━━━━━ Raw records

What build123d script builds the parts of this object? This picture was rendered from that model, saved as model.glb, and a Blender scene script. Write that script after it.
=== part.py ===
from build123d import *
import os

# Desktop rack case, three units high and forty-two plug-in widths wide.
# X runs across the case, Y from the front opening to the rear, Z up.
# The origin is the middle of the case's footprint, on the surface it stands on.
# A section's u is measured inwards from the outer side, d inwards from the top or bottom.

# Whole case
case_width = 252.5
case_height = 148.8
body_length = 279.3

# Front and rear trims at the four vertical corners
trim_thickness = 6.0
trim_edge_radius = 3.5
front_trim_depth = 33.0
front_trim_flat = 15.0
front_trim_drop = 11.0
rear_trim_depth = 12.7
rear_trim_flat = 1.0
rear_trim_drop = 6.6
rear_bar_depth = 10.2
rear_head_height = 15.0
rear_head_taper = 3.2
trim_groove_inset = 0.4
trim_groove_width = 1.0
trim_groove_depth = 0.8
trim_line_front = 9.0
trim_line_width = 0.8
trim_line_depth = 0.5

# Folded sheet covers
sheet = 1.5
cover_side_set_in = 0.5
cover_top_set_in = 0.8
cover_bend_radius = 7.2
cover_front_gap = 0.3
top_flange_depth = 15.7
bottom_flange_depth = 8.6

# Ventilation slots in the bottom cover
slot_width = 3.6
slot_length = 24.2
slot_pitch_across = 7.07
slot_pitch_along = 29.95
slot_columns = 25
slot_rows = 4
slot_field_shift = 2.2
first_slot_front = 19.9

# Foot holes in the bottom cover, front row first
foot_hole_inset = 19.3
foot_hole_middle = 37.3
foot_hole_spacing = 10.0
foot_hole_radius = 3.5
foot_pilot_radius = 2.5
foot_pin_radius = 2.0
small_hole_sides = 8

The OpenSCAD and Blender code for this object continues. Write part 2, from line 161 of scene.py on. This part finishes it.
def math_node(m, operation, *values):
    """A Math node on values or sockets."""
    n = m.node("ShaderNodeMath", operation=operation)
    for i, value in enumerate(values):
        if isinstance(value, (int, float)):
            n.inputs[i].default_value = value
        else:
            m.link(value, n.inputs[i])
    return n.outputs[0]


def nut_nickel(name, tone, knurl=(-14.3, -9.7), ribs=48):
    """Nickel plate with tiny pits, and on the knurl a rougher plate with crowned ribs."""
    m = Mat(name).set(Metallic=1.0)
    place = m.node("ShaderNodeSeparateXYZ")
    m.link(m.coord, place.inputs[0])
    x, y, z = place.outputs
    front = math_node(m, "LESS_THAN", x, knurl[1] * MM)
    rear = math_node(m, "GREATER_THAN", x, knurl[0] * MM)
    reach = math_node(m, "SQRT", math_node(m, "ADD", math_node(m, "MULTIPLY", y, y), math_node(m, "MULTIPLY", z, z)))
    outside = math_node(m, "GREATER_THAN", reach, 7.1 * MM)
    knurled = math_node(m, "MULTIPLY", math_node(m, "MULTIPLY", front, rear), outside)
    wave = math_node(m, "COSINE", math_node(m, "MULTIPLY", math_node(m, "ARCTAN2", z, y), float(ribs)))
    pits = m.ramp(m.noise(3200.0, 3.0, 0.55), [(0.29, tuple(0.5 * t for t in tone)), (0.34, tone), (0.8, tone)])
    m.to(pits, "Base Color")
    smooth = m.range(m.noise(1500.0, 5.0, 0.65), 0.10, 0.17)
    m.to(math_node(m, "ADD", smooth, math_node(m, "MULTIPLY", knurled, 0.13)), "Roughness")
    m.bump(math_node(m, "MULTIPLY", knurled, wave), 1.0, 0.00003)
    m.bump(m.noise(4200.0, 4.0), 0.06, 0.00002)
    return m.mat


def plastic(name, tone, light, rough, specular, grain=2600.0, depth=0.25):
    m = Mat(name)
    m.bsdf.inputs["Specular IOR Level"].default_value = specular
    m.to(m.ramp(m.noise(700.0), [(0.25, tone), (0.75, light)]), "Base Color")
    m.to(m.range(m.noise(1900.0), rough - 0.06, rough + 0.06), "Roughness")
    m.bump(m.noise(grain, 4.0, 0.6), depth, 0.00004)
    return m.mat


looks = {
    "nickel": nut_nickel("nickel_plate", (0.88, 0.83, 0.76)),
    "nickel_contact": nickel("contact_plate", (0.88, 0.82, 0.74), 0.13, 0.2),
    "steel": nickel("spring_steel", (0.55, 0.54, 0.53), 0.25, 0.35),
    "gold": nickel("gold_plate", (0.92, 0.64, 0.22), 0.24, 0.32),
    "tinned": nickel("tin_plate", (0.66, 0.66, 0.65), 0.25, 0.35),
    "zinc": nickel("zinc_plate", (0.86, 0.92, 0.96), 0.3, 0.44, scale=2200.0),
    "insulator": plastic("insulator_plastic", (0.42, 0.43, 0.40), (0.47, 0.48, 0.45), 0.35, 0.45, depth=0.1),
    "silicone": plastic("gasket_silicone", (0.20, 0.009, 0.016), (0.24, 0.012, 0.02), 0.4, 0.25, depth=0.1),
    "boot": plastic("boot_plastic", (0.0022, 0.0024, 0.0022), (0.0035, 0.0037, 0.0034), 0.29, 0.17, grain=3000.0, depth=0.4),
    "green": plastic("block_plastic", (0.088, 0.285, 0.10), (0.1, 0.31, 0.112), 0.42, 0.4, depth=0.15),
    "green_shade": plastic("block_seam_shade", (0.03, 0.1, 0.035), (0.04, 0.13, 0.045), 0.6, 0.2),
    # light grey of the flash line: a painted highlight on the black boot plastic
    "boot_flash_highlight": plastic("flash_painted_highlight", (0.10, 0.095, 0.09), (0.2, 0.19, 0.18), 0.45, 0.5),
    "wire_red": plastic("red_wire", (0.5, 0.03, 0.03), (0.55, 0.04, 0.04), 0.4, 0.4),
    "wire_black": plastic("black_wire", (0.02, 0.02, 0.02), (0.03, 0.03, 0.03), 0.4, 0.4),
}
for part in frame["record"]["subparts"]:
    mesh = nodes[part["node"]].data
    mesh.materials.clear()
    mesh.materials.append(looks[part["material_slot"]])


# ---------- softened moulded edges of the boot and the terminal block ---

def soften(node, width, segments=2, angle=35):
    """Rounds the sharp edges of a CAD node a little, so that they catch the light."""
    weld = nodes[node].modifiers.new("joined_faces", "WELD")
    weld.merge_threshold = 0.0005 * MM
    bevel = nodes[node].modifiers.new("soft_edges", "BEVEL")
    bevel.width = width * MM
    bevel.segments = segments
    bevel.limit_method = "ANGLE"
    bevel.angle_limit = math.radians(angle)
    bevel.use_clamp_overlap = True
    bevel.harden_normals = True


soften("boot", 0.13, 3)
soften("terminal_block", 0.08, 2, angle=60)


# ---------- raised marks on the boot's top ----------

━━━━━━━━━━

--- Given exercise ---
From the records above, print exactly the lines that run from the line with "The OpenSCAD and" to the line with "return n.outputs[0]", inclusive.

--- Task output ---
The OpenSCAD and Blender code for this object continues. Write part 2, from line 161 of scene.py on. This part finishes it.
def math_node(m, operation, *values):
    """A Math node on values or sockets."""
    n = m.node("ShaderNodeMath", operation=operation)
    for i, value in enumerate(values):
        if isinstance(value, (int, float)):
            n.inputs[i].default_value = value
        else:
            m.link(value, n.inputs[i])
    return n.outputs[0]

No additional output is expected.